В это время дверь приотворилась.
- Клементий Матвеич?.. - произнес женский голос. Это была хозяйка.
- Что тебе? - отвечал с досадою питерщик.
- Подь сюда: работник вопит, запахивать неча... Подь, батько, засей загончиков хоть пяток!
- Ну, ладно; изготовь там жито-то... Извините, сударь, в поле требуют... На угощенье благодарим покорно.
- Ты зайди ко мне после.
- С большим нашим удовольствием, если вам будет не в тягость... Затем наше почтение-с, - проговорил Клементий и ушел.
II
Оставшись один, от нечего делать я пошел в избу. Хозяйка парила крынки, Федька сидел на лавке и что есть силы колотил по столу косарем; бабушка-старуха переправилась из сеней на голбец... На меня из них никто не обратил внимания.
- Вона, худы валенки-то, - во что обуешься теперь, - ворчала старуха, простанывая по временам. - Немало толстолобому говорила: купи да купи, так на базаре нет... эка, брат, и валенок про нас на базаре не стало... а сивку... да... продали... не сам еще заводил... ловок больно... да... а не говори - и не говорю... Успенье на дворе, а еще и пар не запарили... жди, паря, хлеба... то-то... порядки какие... ой, батюшки, тошнехонько! Ой-ой, тошнехонько!..
- Чем мать больна? - спросил я невестку.
- Не знаю: давно уж она мозгнет, - отвечала та нехотя.
- Что у тебя, старушка, болит? - отнесся я к больной.
- Что болит?.. Все болит, во всей болезь ходит... рученьки, ноженьки ломит, у сердца тошно; с печи падала не один раз, пора бока отбить... Не так было прежде, жили... да... что станешь делать... не больно нынче маток слушают: хоть говори, хоть нет... третий год в Питере не бывал, какое уж это дело!.. О-о-ой, тошнехонько!..
И мне сделалось тошно от болезненных стонов старухи, а сверх того Дарья ввалила в крынку огромный раскаленный камень и всю избу наполнила паром.
"Плохо же житье питерцу, - подумал я, - понятно, что в семье у него было не очень ладно: жена какая-то рабочая полуидиотка, мать больная и, должно быть, старуха блажная. Отчего это он, по его выражению, прогорел и почему не в Питере?.."

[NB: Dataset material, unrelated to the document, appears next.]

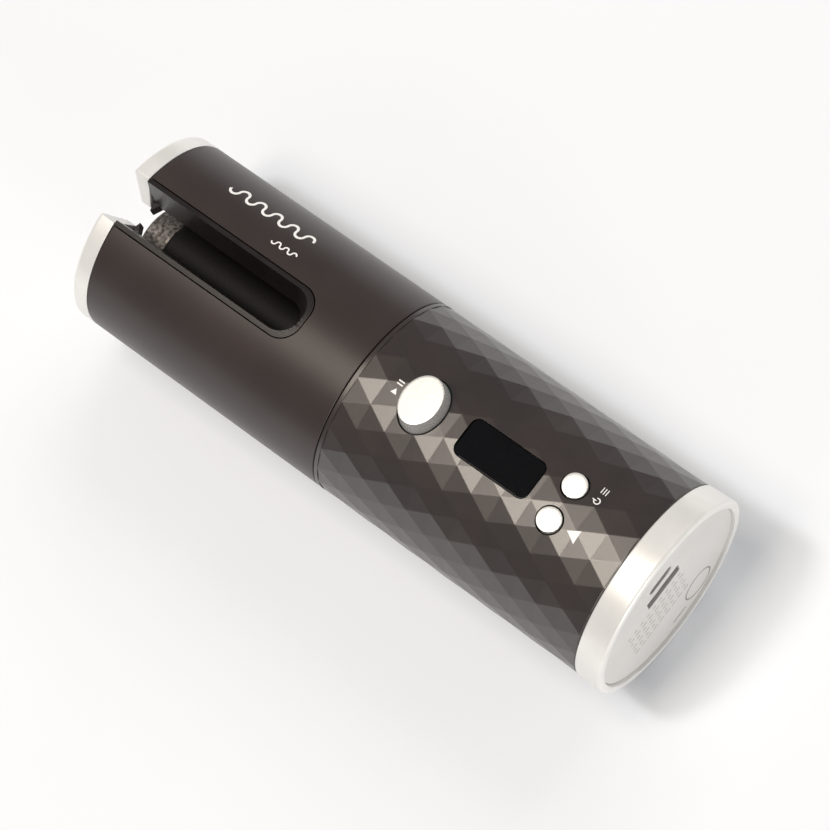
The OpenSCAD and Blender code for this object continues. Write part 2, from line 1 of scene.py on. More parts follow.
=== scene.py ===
"""Cordless automatic hair curler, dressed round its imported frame.

The body lies along X with its tip at -X. Z points to the hair slot and the buttons.
Every place comes from the frame; the sizes given here are those of finish and trim.
"""

import logging
import math
from collections.abc import Callable
from dataclasses import dataclass, field
from enum import Enum

import bpy
from mathutils import Euler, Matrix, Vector


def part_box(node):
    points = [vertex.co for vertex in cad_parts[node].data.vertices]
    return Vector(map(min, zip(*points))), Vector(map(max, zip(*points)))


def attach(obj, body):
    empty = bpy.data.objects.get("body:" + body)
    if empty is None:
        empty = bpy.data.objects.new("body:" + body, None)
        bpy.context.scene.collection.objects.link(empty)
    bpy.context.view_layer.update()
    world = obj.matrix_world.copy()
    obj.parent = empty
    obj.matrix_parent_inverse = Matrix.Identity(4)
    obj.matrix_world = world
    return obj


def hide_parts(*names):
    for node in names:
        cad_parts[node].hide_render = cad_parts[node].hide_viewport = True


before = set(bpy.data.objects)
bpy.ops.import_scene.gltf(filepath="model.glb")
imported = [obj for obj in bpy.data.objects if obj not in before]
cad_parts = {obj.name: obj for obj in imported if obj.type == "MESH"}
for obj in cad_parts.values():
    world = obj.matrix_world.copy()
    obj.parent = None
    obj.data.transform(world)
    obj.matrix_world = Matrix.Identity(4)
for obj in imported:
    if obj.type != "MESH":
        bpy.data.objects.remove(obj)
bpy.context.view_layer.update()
LOG = logging.getLogger("curler")
MM = 0.001
ROUND = 192


class Body(Enum):
    """The moving groups that a piece can ride on."""

    CASE = "body"
    BARREL = "rotating_barrel"
    START = "start_button"
    POWER = "power_button"
    SETTINGS = "settings_button"


# ---------------------------------------------------------------- workshop


def deselect() -> None:
    """Leaves nothing selected or active."""
    if bpy.context.object and bpy.context.object.mode != "OBJECT":
        bpy.ops.object.mode_set(mode="OBJECT")
    bpy.ops.object.select_all(action="DESELECT")


def pick(*things: bpy.types.Object) -> None:
    """Selects the given objects only, and makes the first one active."""
    deselect()
    for thing in things:
        thing.select_set(True)
    bpy.context.view_layer.objects.active = things[0]


def edit(piece: bpy.types.Object, action: str = "SELECT") -> None:
    """Opens a piece in edit mode, with all of it selected or, on DESELECT, none of it."""
    pick(piece)
    bpy.ops.object.mode_set(mode="EDIT")
    bpy.ops.mesh.select_all(action=action)


def edit_some(piece: bpy.types.Object, parts: str, chosen: Callable) -> None:
    """Opens a piece in edit mode with only those of its edges or polygons selected that are chosen."""
    edit(piece, "DESELECT")
    stop_edit()
    for part in getattr(piece.data, parts):
        part.select = chosen(part)
    bpy.ops.object.mode_set(mode="EDIT")


def stop_edit() -> None:
    """Goes back to object mode."""
    bpy.ops.object.mode_set(mode="OBJECT")


def settle(piece: bpy.types.Object) -> bpy.types.Object:
    """Moves a piece's place into its mesh, so that its object sits at the origin."""
    pick(piece)
    bpy.ops.object.transform_apply(location=True, rotation=True, scale=True)
    return piece


def apply_modifier(piece: bpy.types.Object, kind: str, settings: dict) -> None:
    """Adds a modifier and applies it.

    Args:
        piece: The piece to change.
        kind: The modifier's type.
        settings: The modifier's options by name.
    """
    pick(piece)
    modifier = piece.modifiers.new(kind.lower(), kind)
    for name, value in settings.items():
        setattr(modifier, name, value)
    bpy.ops.object.modifier_apply(modifier=modifier.name)


def cut(piece: bpy.types.Object, tool: bpy.types.Object) -> None:
    """Cuts a closed tool out of a closed piece and throws the tool away."""
    apply_modifier(piece, "BOOLEAN", {"object": tool, "operation": "DIFFERENCE", "solver": "EXACT"})
    bpy.data.objects.remove(tool)


def ease_edges(piece: bpy.types.Object, width: float, angle: float, segments: int = 3) -> None:
    """Rounds every edge that is sharper than an angle.

    Args:
        piece: The piece to change.
        width: Width of the rounding, in millimetres.
        angle: The smallest angle between faces that counts, in degrees.
        segments: Faces across the rounding.
    """
    apply_modifier(piece, "BEVEL", {
        "width": width * MM, "segments": segments, "limit_method": "ANGLE",
        "angle_limit": math.radians(angle), "use_clamp_overlap": True})


def shade(piece: bpy.types.Object, angle: float = 35.0, weigh: bool = True) -> None:
    """Smooths the shading below an angle, and keeps broad faces flat beside rounded edges."""
    pick(piece)
    bpy.ops.object.shade_smooth_by_angle(angle=math.radians(angle))
    if weigh:
        apply_modifier(piece, "WEIGHTED_NORMAL", {"keep_sharp": True, "weight": 60})


def clean(piece: bpy.types.Object, reach: float = 0.002) -> None:
    """Merges doubled points and turns every face outwards."""
    edit(piece)
    bpy.ops.mesh.remove_doubles(threshold=reach * MM)
    bpy.ops.mesh.normals_make_consistent(inside=False)
    stop_edit()


def turned(name: str, outline: list, centre: tuple, sides: int = ROUND) -> bpy.types.Object:
    """Turns an outline about a line along X, as on a lathe.

    Args:
        name: The piece's name.
        outline: Points of (x, radius), in metres. Where the last point is the first one again the
            piece is a ring; otherwise both ends are closed with a flat face.
        centre: The (y, z) of the line.
        sides: Faces round the piece.

    Returns:
        The new piece.
    """
    deselect()
    (x, radius), rest = outline[0], outline[1:]
    ring = outline[-1] == outline[0]
    bpy.ops.mesh.primitive_circle_add(vertices=sides, radius=radius, location=(x, *centre),
                                      rotation=(0, math.pi / 2, 0),
                                      fill_type="NOTHING" if ring else "NGON")
    piece = bpy.context.object
    piece.name = name
    settle(piece)
    edit(piece)
    for next_x, next_radius in rest:
        bpy.ops.mesh.extrude_edges_move() if ring else bpy.ops.mesh.extrude_region()
        if next_x != x:
            bpy.ops.transform.translate(value=(next_x - x, 0, 0))
        if next_radius != radius:
            scale = next_radius / radius
            bpy.ops.transform.resize(value=(1, scale, scale), center_override=(next_x, *centre))
        x, radius = next_x, next_radius
    stop_edit()
    clean(piece)
    return piece


def corner(x: float, radius: float, size: float, start: float, steps: int = 6) -> list:
    """Points of a quarter round on an outline.

    Args:
        x: Place of the round's centre along X.
        radius: Radius of the round's centre from the axis.
        size: Radius of the round itself.
        start: Direction of its first point, in degrees from +X towards outwards.
        steps: Stretches in the quarter; a negative number runs it backwards.

    Returns:
        The points, as (x, radius).
    """
    way = math.copysign(90, steps)
    turns = [math.radians(start + way * step / abs(steps)) for step in range(abs(steps) + 1)]
    return [(x + size * math.cos(turn), radius + size * math.sin(turn)) for turn in turns]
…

С такого рода размышлениями пошел я по деревне. Картины увидел обыкновенные: на самой середине улицы стояло целое стадо овец, из которых одна, при моем приближении, фыркнула и понеслась марш-маршем в поле, а за ней и все прочие; с одного двора съехала верхом на лошади лет четырнадцати девочка, на ободворке пахала баба, по крепкому сложению которой и по тому, с какой ловкостью управлялась она с сохой и заворачивала лошадь, можно было заключить об ее не совсем женской силе; несколько подальше, у ворот, стояла другая женщина и во все горло кричала: "Тёл, тёл, тёл! Тёлонька, тёлонька, тёл!.." По дороге, навстречу мне, шла десятский Марья с ималом* и уздой в руках.
______________
* Имало - овес в какой-нибудь чашке или плетушке, которым, поднося к морде лошади, приманивают ее и таким образом ловят. (Прим. автора.)
- Что это баба кричит? - спросил я ее.
- Корову, сударь, выкликает: коровка, должно быть, отстала, - отвечала она.
- Разве у вас не за пастухами?..
- Нет, не за пастухами: у нас пастуху нечего делать. Скотина гуляет не па чистаполью, а па лесам, что тут пастух сделает? Разбредется па кустам, так и он ничего не увидит...
- А если украдут?
- Николи у нас не крадут, зверь так обижает, а воровства здесь не чуть.